# Best day ever...



## RipinLips (Jan 13, 2012)

...at least for me and my short beach life. A couple of Saturdays ago it was cold with a strong north wind. I hit the beach about 6:30 am, and quickly realized that I was severly under dressed. Baited up one pomp rig with frozen shrimp, and the next with cut finger mullet. Sat down, and BAM the shrimp was attacked. Reeled it in to find a 14" black drum, and before I could relaes it, the other rod was bent in half. That resulted in one of the biggest Blues I have caught. So, of course I thought WOW this is goign to be a fantastic morning, and was expecting more hot action immediatley. But, that would be fishing. It wasn't until I was contimplating leaving about 3 hours later that I got my next bite. But since it was 23" Red, my enthusiasm was renewed. Shortly after that I caught a 13" Pomp, and another Black Drum. By the end of the day (about 5:00pm) I had caught 8 all totaled. 2 Reds, 1-23" and 1-28", 3 Pomps, 1-12". 1-13", and 1-19" plus the two Black Drum and the one blue. Days like that are why I will sit all day without a bite.


----------



## wtbfishin (Dec 2, 2011)

Nice! Way to brave the elements :thumbsup:


----------



## Yellowrivermudder (Dec 22, 2012)

Way to go brother! I'll be out for pomano soon myself...what beach were you holdin down?


----------



## eym_sirius (Oct 17, 2007)

*Black Drum*

Black drum, the small ones, are great eating.

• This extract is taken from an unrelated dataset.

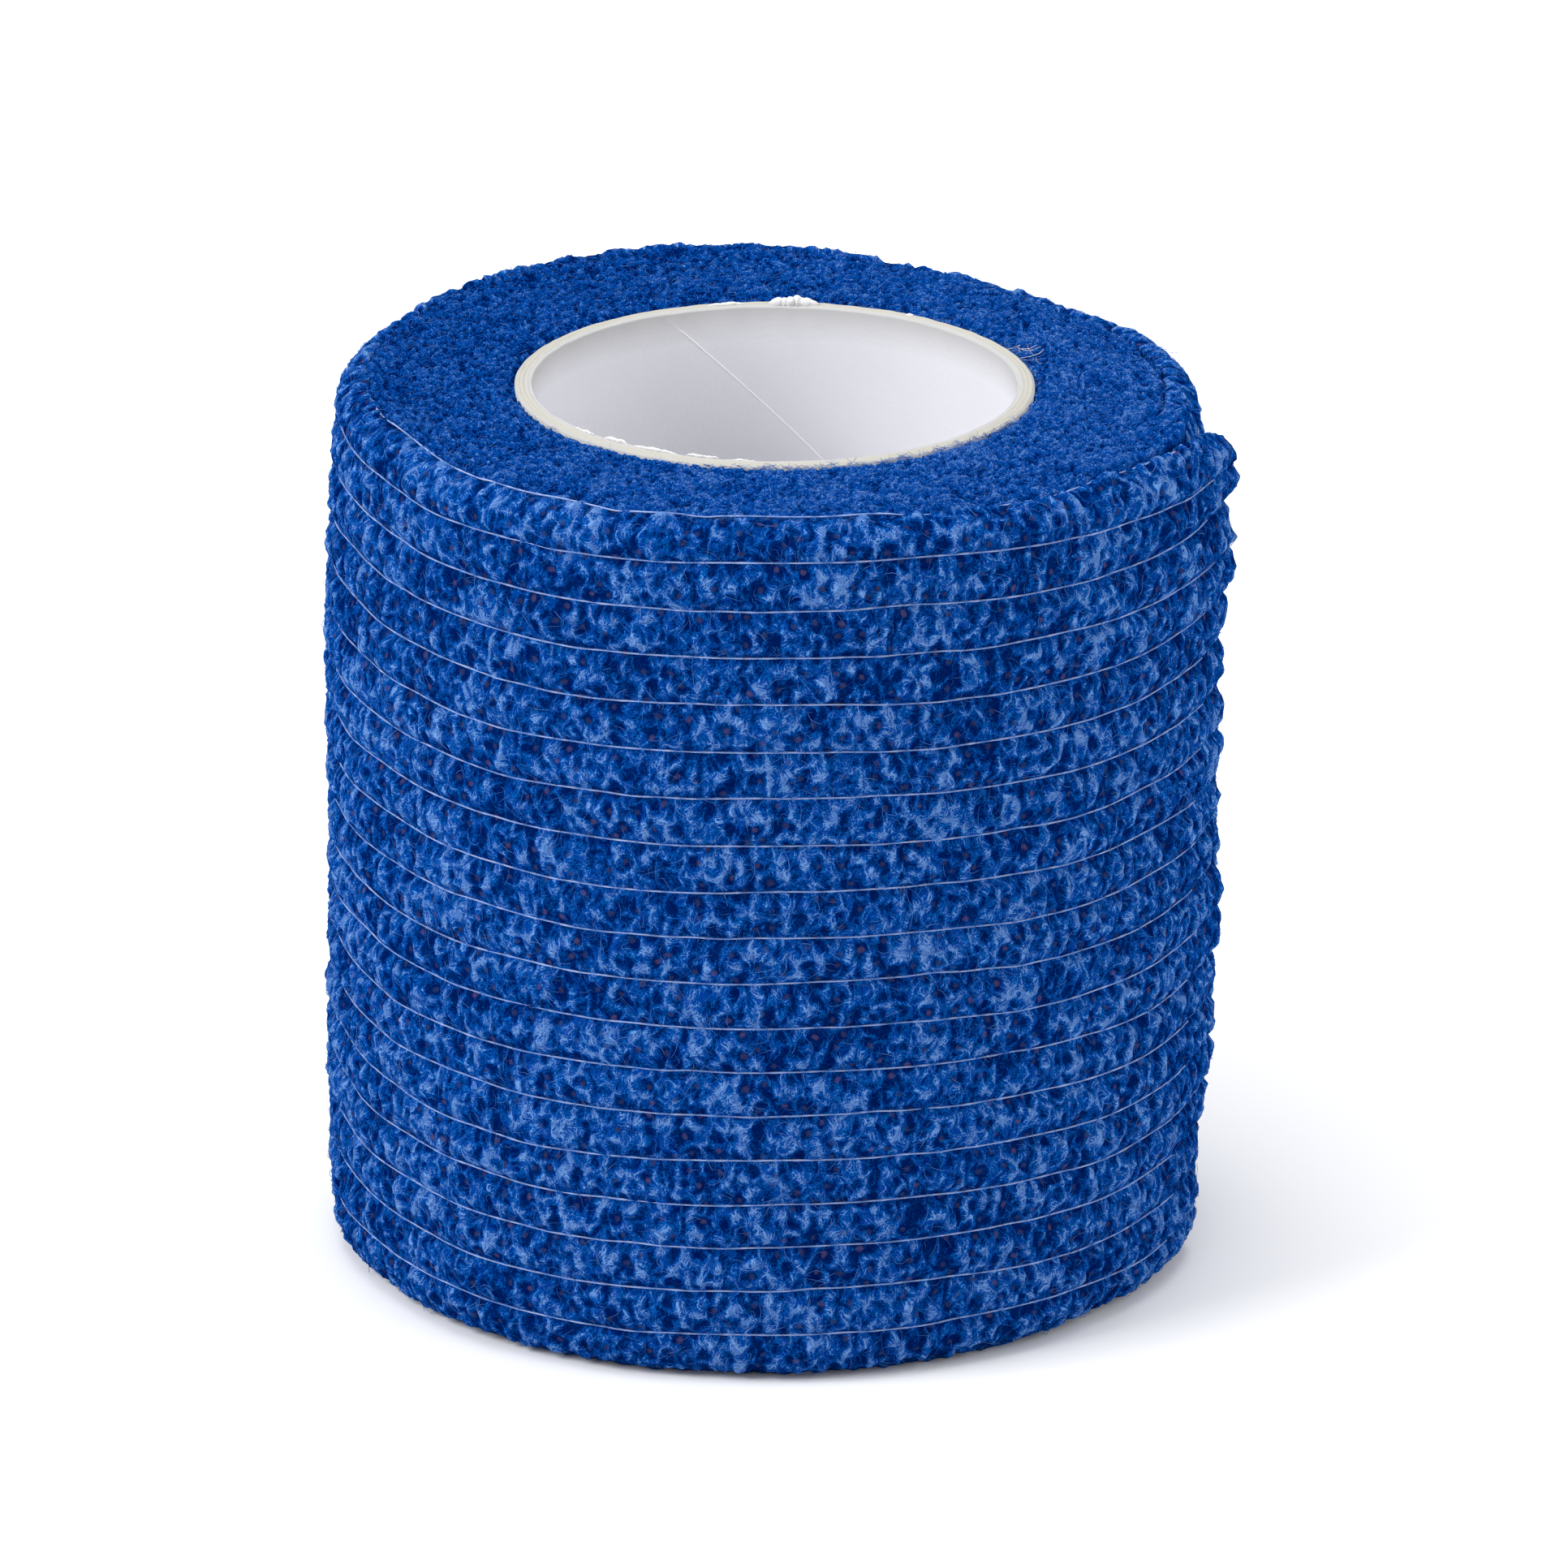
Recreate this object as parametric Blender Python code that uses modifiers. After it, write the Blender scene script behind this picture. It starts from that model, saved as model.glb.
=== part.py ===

Grilled - Excellent with just a bit of garlic salt and butter!


----------



## below me (Jan 13, 2012)

Tony?


----------



## DAWGONIT (Jan 16, 2009)

WTG RipinLips.
Thanks for sharing report, pics, & +1 on the element-braving.
I think we've all been there saying....just one more bite....shivering perhaps.
Catch 'em up.


----------